Given the behavior of some on the bench over the last 40 years, the concerns of Roberts’s opponents isn’t necessarily empirically unreasonable. The substitution of policy preference for legal interpretation seems to occur with increasing frequency. But it’s the precise opposite of Roberts’ judicial approach. Roberts has repeatedly declared his judicial approach to be one in which judges don’t “look to their own personal views or preferences in deciding cases before them.” Yet perhaps the best evidence that Roberts won’t substitute ideology for interpretation can be found in the manner in which he handled a similar set of affirmative-action issues–first as an advocate and then as a judge.
Two Cases, Clear Picture
Roberts, one of the premier Supreme Court litigators of the last two decades, has been in the unusual position of both advocating against racial preferences in government contracting (Adarand Constructors
) and later deciding a case involving racial preferences in government licensing (Sioux Valley Rural Television, Inc.
). If Roberts’s position as an advocate is presumed to be a proxy for his own policy preferences, and further, if (as Roberts’ opponents seem to believe) such policy preferences will affect Roberts’s jurisprudence, then one would expect that Roberts’s arguments in Adarand
would be replicated in his Sioux Valley
In Adarand Roberts represented a construction-industry trade association as an amicus challenging the federal government’s practice of awarding general contractors on federal projects a financial incentive to hire subcontractors who were “socially and economically disadvantaged.” The government’s presumption was that “socially and economically disadvantaged meant small minority businesses.
Roberts argued that racial preferences in the award of construction contracts by the federal government should be subject to strict scrutiny under the equal-protection component of the due-process clause of the Fifth Amendment. (The Court had previously held in City of Richmond v. J.A. Croson Co. that strict scrutiny applied to racial preferences in the award of state contracts. Strict scrutiny has two prongs: The classification must have a compelling governmental interest and be narrowly tailored to serve that interest.) Roberts further argued that the only governmental interest that would satisfy strict scrutiny is the need to remedy specifically identified instances of past discrimination.

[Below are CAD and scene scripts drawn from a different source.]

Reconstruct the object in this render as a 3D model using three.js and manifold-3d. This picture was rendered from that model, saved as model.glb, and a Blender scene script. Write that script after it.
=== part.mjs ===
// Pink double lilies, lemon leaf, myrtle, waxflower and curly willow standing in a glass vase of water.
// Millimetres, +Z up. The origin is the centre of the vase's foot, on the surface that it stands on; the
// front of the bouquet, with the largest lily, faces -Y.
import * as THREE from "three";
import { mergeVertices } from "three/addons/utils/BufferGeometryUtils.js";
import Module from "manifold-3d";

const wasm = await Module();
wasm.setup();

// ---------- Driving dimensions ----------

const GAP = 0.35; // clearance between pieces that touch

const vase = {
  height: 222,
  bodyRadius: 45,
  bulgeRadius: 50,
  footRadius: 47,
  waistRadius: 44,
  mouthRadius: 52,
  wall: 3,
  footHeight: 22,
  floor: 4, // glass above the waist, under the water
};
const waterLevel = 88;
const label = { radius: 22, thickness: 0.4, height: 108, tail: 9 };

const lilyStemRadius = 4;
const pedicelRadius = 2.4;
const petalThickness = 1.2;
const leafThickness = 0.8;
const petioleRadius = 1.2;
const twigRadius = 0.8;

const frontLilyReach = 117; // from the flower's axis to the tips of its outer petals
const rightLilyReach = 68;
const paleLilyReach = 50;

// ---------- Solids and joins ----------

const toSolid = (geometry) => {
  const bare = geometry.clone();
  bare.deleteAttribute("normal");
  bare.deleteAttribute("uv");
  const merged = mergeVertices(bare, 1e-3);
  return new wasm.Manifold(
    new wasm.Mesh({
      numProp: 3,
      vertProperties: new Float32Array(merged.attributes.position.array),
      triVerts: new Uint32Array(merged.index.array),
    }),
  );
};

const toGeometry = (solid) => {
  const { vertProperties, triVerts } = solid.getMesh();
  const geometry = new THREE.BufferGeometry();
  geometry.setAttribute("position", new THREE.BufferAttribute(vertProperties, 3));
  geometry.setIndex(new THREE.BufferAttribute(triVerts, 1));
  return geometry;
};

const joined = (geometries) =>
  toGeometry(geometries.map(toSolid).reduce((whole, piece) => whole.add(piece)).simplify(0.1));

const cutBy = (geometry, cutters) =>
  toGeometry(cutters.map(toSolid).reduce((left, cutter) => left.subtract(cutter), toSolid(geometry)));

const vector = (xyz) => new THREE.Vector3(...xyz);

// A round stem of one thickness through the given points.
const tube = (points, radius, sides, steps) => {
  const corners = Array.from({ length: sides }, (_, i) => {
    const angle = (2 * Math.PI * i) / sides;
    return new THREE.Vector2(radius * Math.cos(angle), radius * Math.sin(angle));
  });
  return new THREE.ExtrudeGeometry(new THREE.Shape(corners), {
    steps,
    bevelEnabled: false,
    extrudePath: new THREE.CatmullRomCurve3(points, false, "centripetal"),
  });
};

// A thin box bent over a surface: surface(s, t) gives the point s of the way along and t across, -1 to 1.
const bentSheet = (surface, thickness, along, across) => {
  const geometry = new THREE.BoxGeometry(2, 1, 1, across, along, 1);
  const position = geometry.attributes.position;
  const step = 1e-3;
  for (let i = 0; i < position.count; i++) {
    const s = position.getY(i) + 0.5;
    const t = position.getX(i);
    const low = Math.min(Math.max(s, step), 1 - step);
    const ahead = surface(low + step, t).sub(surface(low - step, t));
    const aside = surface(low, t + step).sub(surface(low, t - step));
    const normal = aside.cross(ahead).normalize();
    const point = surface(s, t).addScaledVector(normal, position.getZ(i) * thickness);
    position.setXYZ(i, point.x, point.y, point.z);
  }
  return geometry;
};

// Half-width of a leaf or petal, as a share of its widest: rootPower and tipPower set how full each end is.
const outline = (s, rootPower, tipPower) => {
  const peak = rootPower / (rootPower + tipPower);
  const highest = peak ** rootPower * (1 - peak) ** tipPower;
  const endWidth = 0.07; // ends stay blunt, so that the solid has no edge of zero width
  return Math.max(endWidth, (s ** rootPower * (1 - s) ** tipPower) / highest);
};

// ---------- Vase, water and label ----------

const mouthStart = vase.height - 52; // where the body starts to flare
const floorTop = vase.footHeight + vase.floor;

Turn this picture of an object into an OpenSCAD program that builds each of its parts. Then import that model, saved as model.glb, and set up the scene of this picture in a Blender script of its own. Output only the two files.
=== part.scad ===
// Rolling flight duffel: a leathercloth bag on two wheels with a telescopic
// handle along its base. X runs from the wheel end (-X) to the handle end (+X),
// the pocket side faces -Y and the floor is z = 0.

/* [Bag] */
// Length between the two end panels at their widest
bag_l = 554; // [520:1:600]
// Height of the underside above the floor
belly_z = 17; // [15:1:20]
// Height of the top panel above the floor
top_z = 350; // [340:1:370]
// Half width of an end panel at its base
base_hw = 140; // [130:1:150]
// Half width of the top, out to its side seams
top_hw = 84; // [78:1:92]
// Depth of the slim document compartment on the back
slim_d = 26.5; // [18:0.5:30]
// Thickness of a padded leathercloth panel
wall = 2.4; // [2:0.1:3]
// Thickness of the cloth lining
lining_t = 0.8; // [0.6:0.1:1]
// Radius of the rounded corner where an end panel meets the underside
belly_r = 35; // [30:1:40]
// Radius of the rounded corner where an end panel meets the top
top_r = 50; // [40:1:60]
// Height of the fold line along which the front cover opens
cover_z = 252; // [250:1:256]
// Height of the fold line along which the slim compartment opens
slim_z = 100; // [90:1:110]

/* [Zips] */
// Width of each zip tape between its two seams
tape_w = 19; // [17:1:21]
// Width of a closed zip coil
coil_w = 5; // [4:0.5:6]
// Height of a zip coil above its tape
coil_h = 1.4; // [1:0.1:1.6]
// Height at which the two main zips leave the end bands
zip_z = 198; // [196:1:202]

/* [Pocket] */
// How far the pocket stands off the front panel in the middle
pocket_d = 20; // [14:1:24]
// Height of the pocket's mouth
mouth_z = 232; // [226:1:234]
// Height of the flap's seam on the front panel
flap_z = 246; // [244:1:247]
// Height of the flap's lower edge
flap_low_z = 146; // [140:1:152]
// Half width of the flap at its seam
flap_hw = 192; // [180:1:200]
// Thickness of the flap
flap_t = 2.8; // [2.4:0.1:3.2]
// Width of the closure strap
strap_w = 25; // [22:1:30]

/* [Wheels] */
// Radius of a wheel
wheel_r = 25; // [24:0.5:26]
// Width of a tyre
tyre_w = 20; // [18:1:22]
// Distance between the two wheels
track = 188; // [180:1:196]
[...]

Roberts also argued that once the objective of remedying specifically identified past discrimination is established the narrow tailoring prong of strict scrutiny requires that the government (1) carefully consider race-neutral alternatives; (2) link any numerical objectives to the availability of qualified minority firms in the relevant market; (3) must establish durational limits; and (4) accord preferences only to those toward whom past discrimination has been proven. The “socially and economically disadvantaged” /small minority business preference simply didn’t pass strict scrutiny.

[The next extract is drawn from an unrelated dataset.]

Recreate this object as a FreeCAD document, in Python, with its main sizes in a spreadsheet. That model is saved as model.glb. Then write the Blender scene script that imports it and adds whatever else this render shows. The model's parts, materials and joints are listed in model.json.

The Court held that all racial classifications, whether created by federal, state, or local governmental actors, are subject to strict scrutiny. The Court remanded the case for further consideration to address, among other things, the question of narrow tailoring.
In Sioux Valley a coalition of FCC licensees challenged the FCC’s restructuring of certain preferences awarded to bidders on FCC broadcast licenses, contending that such restructuring demonstrated an unconstitutional motive to perpetuate race and gender based preferences.
Prior to Adarand the FCC had provided a 25-percent bidding credit for businesses owned by women and minorities. The effect of the bidding credit was to reduce by 25 percent the amount a winning bidder owed the FCC for a license. The FCC also provided an advantage to small business bidders by permitting them to make a 20-percent down payment on the bid with the balance paid out over five years. Small businesses owned by women or minorities could take advantage of both the minority/female bidding preference and the installment payment plan.
After Adarand the FCC revoked the minority/women bidding credit but, rather than eliminating the credit entirely, extended it to all winning small business bidders. In doing so, the FCC noted that such revocation wouldn’t harm the minority and female businesses that had previously received the credit since all such businesses qualified for and would now receive the small business credit.
The petitioners in Sioux Valley contended that while the new credit was facially neutral, it was impermissibly motivated by a racial purpose or object. The petitioners noted that in implementing the new race-neutral policy, the FCC had explicitly stated that the policy wouldn’t negatively affect the recipients of the revoked minority/female bidding credit because all of them also qualified as small businesses.
Roberts wrote the majority opinion for the D.C. Circuit Court of Appeals denying the petitioners’ challenge. Roberts stated that simply because the FCC noted that the rule change wouldn’t harm the minority/female businesses that had previously gotten the credit doesn’t evince discriminatory intent.
No Policy Advocate on the Bench
If, as Roberts’s opponents contend, he will insert the policy preferences purportedly contained in his advocacy into his judicial opinions, then one would reasonably expect that Roberts would’ve struck down the racially neutral FCC rule change, since such change surgically and conveniently preserved bidding preferences for a subset of small businesses, all of which were minority/female businesses. After all, as an advocate in Adarand
Roberts had challenged preferences that were directed at “socio-economically disadvantaged individuals,” the relevant and convenient subset of which consisted of minority owned subcontractors.
Roberts declined to do so, confounding the expectations of those who contend that a judge’s policy preference (as supposedly evinced by his advocacy) dictates judicial outcome. Indeed, Roberts could’ve joined in the result of Sioux Valley yet repeat his advocacy position in Adarand by writing a separate concurring opinion. Instead, he deferred to the agency’s action.
The preferences in Adarand and Sioux Valley aren’t strictly apples to apples (but they’re at least McIntosh to Golden Delicious). Nonetheless, it’s apparent that Roberts was presented with an opportunity to extend his Adarand argument/purported policy preference to his decision in Sioux Valley. He didn’t.
Roberts’s judicial restraint may be an astonishing concept to some of his opponents. But it’s one of the defining characteristics of Roberts as a judge. Roberts’s restraint runs counter to the assertion that “his legal philosophy and judicial temperament appear to be detrimental to civil rights, civil liberties, etc.” If anything, his legal philosophy and judicial temperament are the best defenses against erosions to civil rights and liberties. A faithful and disciplined interpretation of the law, not judicial legislation, is a more reliable safeguard of our civil rights and liberties.
–Peter Kirsanow is a member of the U.S. Commission on Civil Rights and an attorney in Cleveland, Ohio. These comments do not necessarily reflect the position of the commission.